Cultivation of cocoa in Ivory Coast, now the world's top producer, first began in this eastern side of the country after spreading from Ghana, now the No 2 producer. But the bulk of the Ivorian crop is now produced in the west and south-west. The Aboisso region also produces thousands of tonnes of coffee, bananas, pineapple, palm oil and rubber and humidity from the dense broad-leaved vegetation contributes to the creation of heavy rains which fall there.
"We had good production last year but not now. There was too much rain this year and not enough sun in between," he said, speaking in the regional Agni dialect through an interpreter. "There are a lot of rotten pods this year. I sprayed the trees (with pesticides) last year but not this year. I do it when I have the means," said Bassiri, who has six hectares of cocoa fields and a further six planted with coffee.
While growers say rains were excessive for this main crop, they hoped the good moisture levels in the soil would pave the way for an abundant (April-September) mid crop - the smaller of the two annual six-month growing cycles. "We think we should get a good mid-crop after all the rain we've had," said Bernard Kassi, cashier at Mafere's Entente Co-operative.

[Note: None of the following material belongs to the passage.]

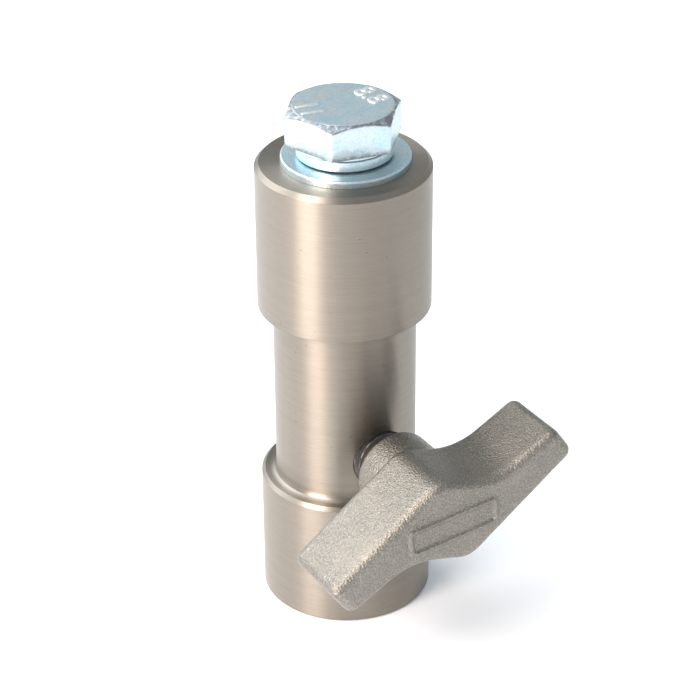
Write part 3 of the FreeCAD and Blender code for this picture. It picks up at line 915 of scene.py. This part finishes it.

Temperatures are noticeably hotter now in Ivory Coast as the dry season starts to follow on from the rainy season which runs roughly from April to November, and buyers said that would help ensure beans that they were buying had been properly dried.
Co-operatives said increased smuggling of beans to Ghana was a further blow to trade this season, slashing the volumes they handled. Anader'e head in Aboisso, Kouadio Dongo, estimated at least 30,000 tonnes of the zone's beans were smuggled to Ghana. Kassi said some police and customs officials close to the frontier with Ghana took bribes to allow the cocoa through.